= Hollis Smith =

Canadian politician

Hollis Smith (June 24, 1800 - March 29, 1863) was a businessman and political figure in Canada East, now part of the Canadian province of Quebec.

Smith was born in Plainfield, New Hampshire and grew up in Hatley Township in Lower Canada. He settled near Lennoxville, first as a farmer, then later opening a general store.

He then opened stores at Compton and Eaton (now part of Cookshire-Eaton). He also acquired land and worked with Alexander Tilloch Galt of the British American Land Company to build a road to open up access to the Eastern Townships.

Smith supported the Montreal Annexation Manifesto of 1849. He helped establish Bishop's College and was a partner in the St. Lawrence and Atlantic Railroad and the Sherbrooke Cotton Factory.
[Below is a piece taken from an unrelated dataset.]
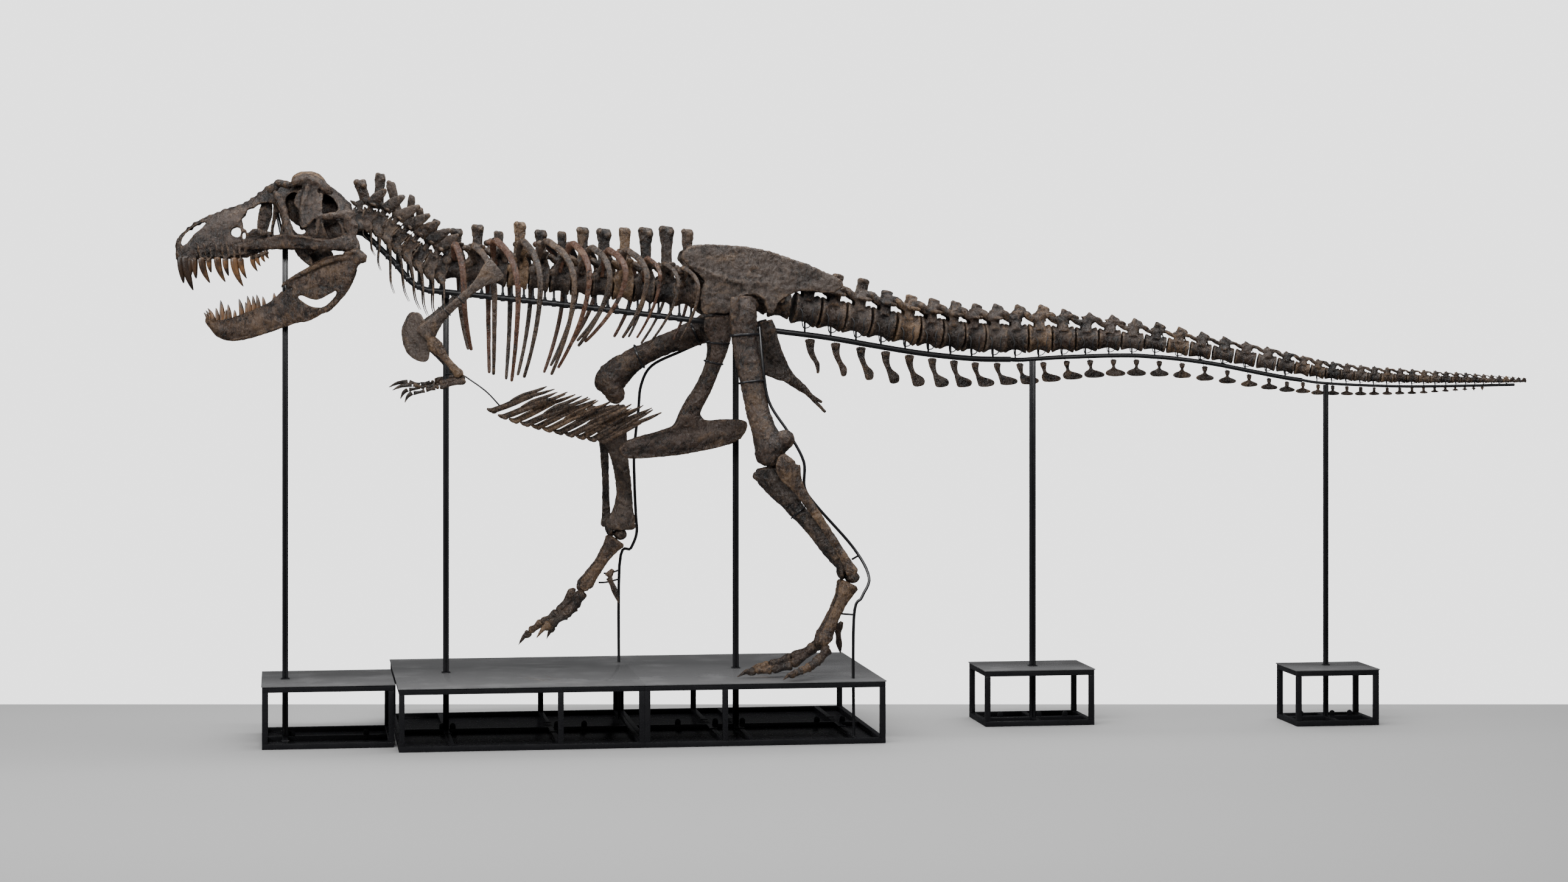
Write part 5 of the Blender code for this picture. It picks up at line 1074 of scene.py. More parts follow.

In 1856, he moved his residence to Sherbrooke, where he was secretary for the Mutual Fire Insurance Company. In 1856, he was elected to the Legislative Council of the Province of Canada for Wellington district. Originally a Liberal, he declared himself an Independent in 1857 and a Conservative in 1858.

He died in Sherbrooke, after an attack of apoplexy.

His daughter Susan Selina married Alexander Manning, a mayor of Toronto.